* PROBLEM TO SOLVE
Beginning with the first line of the data below, extract each line up to and including the one containing "RISER_R, 1.3 * MM)". Copy them exactly and add nothing.
___ DATA SEGMENT ___
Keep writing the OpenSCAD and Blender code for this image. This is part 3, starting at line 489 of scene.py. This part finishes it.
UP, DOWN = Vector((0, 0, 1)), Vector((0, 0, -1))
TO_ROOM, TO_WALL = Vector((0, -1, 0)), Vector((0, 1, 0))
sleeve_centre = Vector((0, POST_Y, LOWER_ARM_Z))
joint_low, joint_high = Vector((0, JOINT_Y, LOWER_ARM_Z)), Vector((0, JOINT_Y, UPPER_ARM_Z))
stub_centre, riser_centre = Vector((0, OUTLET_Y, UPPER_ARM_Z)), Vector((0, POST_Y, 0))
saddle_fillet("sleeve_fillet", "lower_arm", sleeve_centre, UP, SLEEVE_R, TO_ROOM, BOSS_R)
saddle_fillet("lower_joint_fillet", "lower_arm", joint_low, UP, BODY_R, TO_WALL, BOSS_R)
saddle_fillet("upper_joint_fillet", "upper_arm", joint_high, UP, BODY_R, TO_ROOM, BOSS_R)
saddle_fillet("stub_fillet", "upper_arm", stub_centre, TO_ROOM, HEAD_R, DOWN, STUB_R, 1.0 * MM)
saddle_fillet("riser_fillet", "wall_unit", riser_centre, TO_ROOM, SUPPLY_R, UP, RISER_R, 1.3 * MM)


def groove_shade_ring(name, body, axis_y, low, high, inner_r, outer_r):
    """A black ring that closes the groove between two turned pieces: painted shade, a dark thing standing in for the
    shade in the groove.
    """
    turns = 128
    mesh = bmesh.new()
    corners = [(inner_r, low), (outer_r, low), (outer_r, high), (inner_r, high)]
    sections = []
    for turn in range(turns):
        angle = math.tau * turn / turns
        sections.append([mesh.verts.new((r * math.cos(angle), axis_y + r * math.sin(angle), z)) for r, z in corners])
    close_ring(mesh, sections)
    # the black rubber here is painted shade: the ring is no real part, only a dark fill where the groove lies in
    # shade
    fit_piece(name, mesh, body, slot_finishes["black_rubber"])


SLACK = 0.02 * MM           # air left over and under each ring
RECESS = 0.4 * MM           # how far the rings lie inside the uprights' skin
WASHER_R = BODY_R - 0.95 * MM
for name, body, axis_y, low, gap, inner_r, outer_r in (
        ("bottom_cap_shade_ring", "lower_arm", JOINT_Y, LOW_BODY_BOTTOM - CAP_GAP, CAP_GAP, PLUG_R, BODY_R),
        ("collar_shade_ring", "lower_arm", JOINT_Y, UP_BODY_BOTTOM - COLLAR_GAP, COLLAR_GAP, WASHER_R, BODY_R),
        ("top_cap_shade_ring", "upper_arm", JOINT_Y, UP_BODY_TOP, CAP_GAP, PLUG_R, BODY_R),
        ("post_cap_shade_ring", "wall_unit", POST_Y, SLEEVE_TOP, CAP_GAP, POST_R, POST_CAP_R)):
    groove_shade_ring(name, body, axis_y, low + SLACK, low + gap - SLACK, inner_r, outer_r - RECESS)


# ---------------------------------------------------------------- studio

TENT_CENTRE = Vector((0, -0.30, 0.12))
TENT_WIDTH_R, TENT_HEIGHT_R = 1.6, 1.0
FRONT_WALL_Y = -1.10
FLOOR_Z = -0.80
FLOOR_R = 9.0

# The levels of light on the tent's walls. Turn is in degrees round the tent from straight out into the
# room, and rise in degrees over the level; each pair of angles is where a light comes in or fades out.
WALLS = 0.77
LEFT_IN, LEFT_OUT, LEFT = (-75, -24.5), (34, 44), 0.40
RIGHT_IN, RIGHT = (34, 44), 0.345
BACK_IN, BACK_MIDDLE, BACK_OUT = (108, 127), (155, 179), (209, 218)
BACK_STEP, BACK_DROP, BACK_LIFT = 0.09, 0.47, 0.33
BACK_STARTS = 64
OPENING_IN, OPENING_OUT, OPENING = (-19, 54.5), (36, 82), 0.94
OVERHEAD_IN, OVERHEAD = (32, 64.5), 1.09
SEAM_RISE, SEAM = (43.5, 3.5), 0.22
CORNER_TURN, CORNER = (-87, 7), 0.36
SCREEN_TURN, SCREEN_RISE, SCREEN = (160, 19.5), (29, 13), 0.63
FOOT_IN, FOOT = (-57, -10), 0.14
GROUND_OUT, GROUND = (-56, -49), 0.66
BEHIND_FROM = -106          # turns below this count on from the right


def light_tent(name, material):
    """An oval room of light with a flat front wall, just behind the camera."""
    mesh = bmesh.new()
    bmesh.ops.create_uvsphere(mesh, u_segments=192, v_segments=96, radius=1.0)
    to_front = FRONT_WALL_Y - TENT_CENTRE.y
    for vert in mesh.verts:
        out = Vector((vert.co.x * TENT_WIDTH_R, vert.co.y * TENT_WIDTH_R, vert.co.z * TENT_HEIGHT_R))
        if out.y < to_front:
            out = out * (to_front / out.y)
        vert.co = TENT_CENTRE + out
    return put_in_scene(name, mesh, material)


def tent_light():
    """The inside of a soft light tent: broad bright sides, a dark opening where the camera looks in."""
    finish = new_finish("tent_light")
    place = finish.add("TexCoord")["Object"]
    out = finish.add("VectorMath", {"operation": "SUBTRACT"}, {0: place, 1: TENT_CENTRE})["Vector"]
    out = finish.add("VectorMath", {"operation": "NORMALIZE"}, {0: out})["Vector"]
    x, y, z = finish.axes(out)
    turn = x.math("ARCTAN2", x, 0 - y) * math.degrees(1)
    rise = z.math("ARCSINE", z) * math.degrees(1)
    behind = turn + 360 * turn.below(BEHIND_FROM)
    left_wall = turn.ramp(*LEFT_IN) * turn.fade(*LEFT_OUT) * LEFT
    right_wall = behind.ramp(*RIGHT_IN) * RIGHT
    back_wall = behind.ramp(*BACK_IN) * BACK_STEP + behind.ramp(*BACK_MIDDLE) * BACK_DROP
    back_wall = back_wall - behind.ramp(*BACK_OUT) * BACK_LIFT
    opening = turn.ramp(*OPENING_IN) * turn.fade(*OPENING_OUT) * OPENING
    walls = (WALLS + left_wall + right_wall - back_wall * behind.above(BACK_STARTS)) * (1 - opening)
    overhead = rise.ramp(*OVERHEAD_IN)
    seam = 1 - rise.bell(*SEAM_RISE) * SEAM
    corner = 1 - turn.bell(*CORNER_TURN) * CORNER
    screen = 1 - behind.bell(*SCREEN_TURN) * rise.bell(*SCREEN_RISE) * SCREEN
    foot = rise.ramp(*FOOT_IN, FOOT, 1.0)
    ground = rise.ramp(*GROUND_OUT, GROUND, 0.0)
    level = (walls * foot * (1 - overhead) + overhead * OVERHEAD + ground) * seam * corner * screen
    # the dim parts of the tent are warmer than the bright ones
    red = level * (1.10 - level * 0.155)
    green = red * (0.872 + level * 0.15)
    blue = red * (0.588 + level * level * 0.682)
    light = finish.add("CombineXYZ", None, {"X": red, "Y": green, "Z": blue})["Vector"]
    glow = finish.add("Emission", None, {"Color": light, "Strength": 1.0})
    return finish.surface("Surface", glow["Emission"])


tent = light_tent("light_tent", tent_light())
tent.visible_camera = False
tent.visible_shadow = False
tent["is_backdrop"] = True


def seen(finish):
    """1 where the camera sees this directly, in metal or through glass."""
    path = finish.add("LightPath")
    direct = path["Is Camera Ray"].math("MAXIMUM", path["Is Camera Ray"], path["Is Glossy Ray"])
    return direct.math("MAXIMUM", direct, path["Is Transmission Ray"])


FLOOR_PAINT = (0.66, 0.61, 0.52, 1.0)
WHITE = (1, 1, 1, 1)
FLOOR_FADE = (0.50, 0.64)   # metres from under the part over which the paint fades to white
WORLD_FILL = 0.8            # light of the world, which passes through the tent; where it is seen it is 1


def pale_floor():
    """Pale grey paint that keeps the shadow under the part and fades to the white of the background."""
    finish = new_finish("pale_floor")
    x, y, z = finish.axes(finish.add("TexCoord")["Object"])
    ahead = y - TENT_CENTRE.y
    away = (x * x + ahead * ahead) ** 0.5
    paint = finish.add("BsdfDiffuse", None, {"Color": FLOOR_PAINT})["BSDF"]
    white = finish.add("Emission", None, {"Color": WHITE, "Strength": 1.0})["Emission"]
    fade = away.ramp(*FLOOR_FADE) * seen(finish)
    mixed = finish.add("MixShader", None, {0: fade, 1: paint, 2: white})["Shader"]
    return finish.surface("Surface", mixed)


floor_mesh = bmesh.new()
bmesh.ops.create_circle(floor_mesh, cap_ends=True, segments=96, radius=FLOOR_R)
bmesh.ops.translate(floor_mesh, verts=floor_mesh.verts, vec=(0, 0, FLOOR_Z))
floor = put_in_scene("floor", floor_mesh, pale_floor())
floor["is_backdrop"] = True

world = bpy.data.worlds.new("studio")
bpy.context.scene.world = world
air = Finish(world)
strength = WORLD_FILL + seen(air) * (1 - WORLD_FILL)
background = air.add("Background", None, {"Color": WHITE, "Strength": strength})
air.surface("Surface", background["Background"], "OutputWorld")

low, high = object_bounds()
___
* RIGHT ANSWER
Keep writing the OpenSCAD and Blender code for this image. This is part 3, starting at line 489 of scene.py. This part finishes it.
UP, DOWN = Vector((0, 0, 1)), Vector((0, 0, -1))
TO_ROOM, TO_WALL = Vector((0, -1, 0)), Vector((0, 1, 0))
sleeve_centre = Vector((0, POST_Y, LOWER_ARM_Z))
joint_low, joint_high = Vector((0, JOINT_Y, LOWER_ARM_Z)), Vector((0, JOINT_Y, UPPER_ARM_Z))
stub_centre, riser_centre = Vector((0, OUTLET_Y, UPPER_ARM_Z)), Vector((0, POST_Y, 0))
saddle_fillet("sleeve_fillet", "lower_arm", sleeve_centre, UP, SLEEVE_R, TO_ROOM, BOSS_R)
saddle_fillet("lower_joint_fillet", "lower_arm", joint_low, UP, BODY_R, TO_WALL, BOSS_R)
saddle_fillet("upper_joint_fillet", "upper_arm", joint_high, UP, BODY_R, TO_ROOM, BOSS_R)
saddle_fillet("stub_fillet", "upper_arm", stub_centre, TO_ROOM, HEAD_R, DOWN, STUB_R, 1.0 * MM)
saddle_fillet("riser_fillet", "wall_unit", riser_centre, TO_ROOM, SUPPLY_R, UP, RISER_R, 1.3 * MM)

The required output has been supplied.